An older man at a gas station from a neighboring town told The Final Call, “I don’t believe that boy just killed himself.”

An older woman sitting on her porch, who gave directions to the house where it happened, felt the same way.

“I don’t believe it happened like that.” Neither wanted to be identified for this story. “This is still the South,” another person said.

Alton Maddox, New York attorney and activist, wrote an op-ed piece in the Amsterdam News on Oct. 28.

“The Black community is still tolerant of treasonous acts. [speaking of lynchings] It is for this reason that (Bernard) Burden’s mother, a vocal and loving mother, will not receive any help in Georgia,” he wrote.

“Apparently, the wrongful imprisonment of Marcus S. Dixon, a high school student, for having sex with a white girl is not enough of a warning to Black males. Similarly, the prosecution of Kobe Bryant fails to ring a bell. The Scottsboro Boys case and Emmett Till’s lynching are simply historical antiques,” he continued.

He added, “The Atlanta media has already buried this terrorist act in their cold files and the Grantville Police Department waited more than twenty-four hours before reporting the hanging to the Georgia Bureau of Investigation. This delay, for the trail to grow cold, smacks of a cover-up.”

Yet, according to Mr. Burden’s White friends, Bernard was a depressed, young man who ended his life. Ms. Young recounted several other occasions when friends found Mr. Burden very upset.

However, Ms. Pless doesn’t put much stock in the “he was depressed” theory.

“They want me to believe that he was on the phone for hours and then got so depressed that he hung himself. If he was depressed, he would want everyone to know. He would have come to me to talk about it,” she stressed.

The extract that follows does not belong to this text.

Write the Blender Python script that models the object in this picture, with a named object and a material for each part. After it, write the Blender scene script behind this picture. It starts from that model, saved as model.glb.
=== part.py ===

Keith Beauchamps is producing a documentary about the death of 14-year-old Emmit Till who was brutally murdered in 1955 after allegedly whistling at a White woman

He told The Final Call, “There have been 89 lynchings in the last five years in Georgia and across the nation; in the prison system and in the streets. All have been ruled suicides.”

He went on to say, “We still have the problem of sex and race, (Kobe Bryant case) and people are afraid to stand up against those who do the lynching. Nothing has changed in the South. We wonder why these things are still happening; it is because the issue is not on the front burner. What is really aggravating is that nobody is speaking out. Where are the civil rights leaders?”

Malik Zulu Shabazz, head of the New Black Panther Party, told The Final Call, “I don’t believe all of these cases were suicides. In reference to Bernard Burden, we cannot blame the victim, but we must re-examine how liberal we are going to be by allowing our youth to continue interracial dating.”

“We are still under attack,” he added. “Black organizations of every stripe need to be investigating these lynchings.”

Ademah Muhammad assisted in the investigation for this story. Saeed Shabazz contributed to this article.